Désormais, par son talent de compositeur, ses auteurs d’envergure et son expérience de la scène, tout alla très vite. Avec son sens du swing et son énergie électrique, lors de son passage à l’Olympia en 1955, l’hystérie qu’il déclencha fut telle qu’une partie de la salle fut saccagée. L’évènement, largement relayé par la presse, lui conféra son surnom de « Monsieur 100.000 volts », marqua vraiment les grands débuts de sa carrière et son attachement au mythique Olympia dont il reste l'emblème avec un record de plus de trente passages.
Sa fougue, sa jeunesse, sa voix chaleureuse et son tempérament méditerranéen furent autant d'atouts pour établir une complicité avec le public qui ne se démentit jamais. Commença, alors le marathon des galas.
Les années 60, et l’époque « yéyé » avec l’arrivée du rock'n'roll dans le paysage musical français qui mit au placard plus d’un chanteur de la précédente génération, ne le déstabilisa pas. Il écrivit pour ces jeunes, et lui-même enchaîna des succès devenus des grands classiques du répertoire : Et maintenant (1961) –reprise plus de cent fois par des interprètes américains (Presley, Sinatra, James Brown, Dylan, Nina Simone, etc.) et qui, sous le titre « What now my love », fit le tour du monde -, Dimanche à Orly (1963), Nathalie (1964), L'Orange (1964), Quand il est mort le poète (1965), L'important c'est la rose (1967), …, lui valurent des records de vente de disques.
Artiste majeur de la chanson française, sa popularité traversa la décennie 70 avec le même enthousiasme. Il signa de nouveaux tubes comme La Solitude ça n’existe pas.
Démarrées en trombe avec Désirée, les années 1980 se poursuivirent au rythme fou de tournées internationales - notamment aux Etats-Unis où il créa, dans la foulée, une comédie musicale « Madame Roza » qui triompha à Broadway-, et encore des récitals et l’Olympia…
Sa puissance scénique ne perdait rien de son incroyable énergie. Et pourtant. A partir de 1991, la mort de sa mère et celle d’Yves Montand accentuèrent son découragement dû, en partie, au succès qui s’émoussait et avec lequel il ne renouait pas. Et puis, grand fumeur, le cancer du poumon s’était invité dans sa vie effrénée, maladie qu’il évoquait dans la chanson Faut faire avec, extraite de son dernier album éponyme (1999).

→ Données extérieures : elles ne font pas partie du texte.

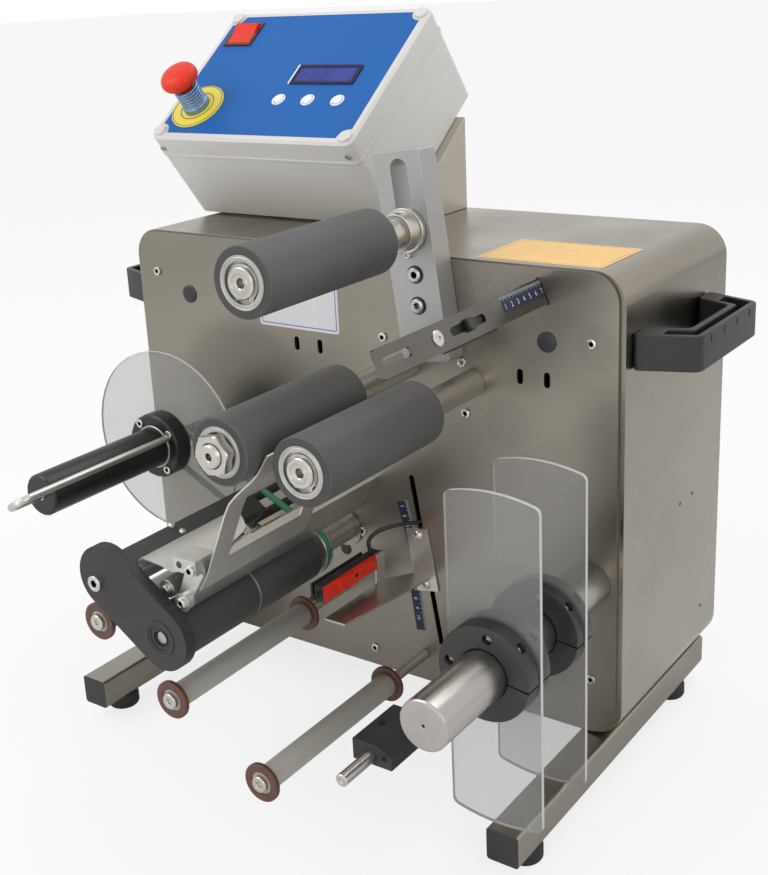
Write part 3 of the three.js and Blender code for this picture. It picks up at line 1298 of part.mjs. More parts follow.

Le jour de ses obsèques, alors que le corbillard passait sur le Boulevard des Capucines pour se rendre à l'église de la Madeleine, le célèbre fronton de l'Olympia affichait en lettres de feu Salut Gilbert Bécaud.
Puis, il fut inhumé au cimetière du Père-Lachaise. Et le rideau tomba sur son souvenir davantage que sur sa tombe toujours bien entretenue et fleurie. Car, malgré son immense popularité, sa mémoire s’effaça rapidement, au point que, face à cette amnésie estimée injuste par certains, il fallut attendre quinze ans pour qu’il revienne, un peu, sur le devant de la scène télévisuelle en 2016.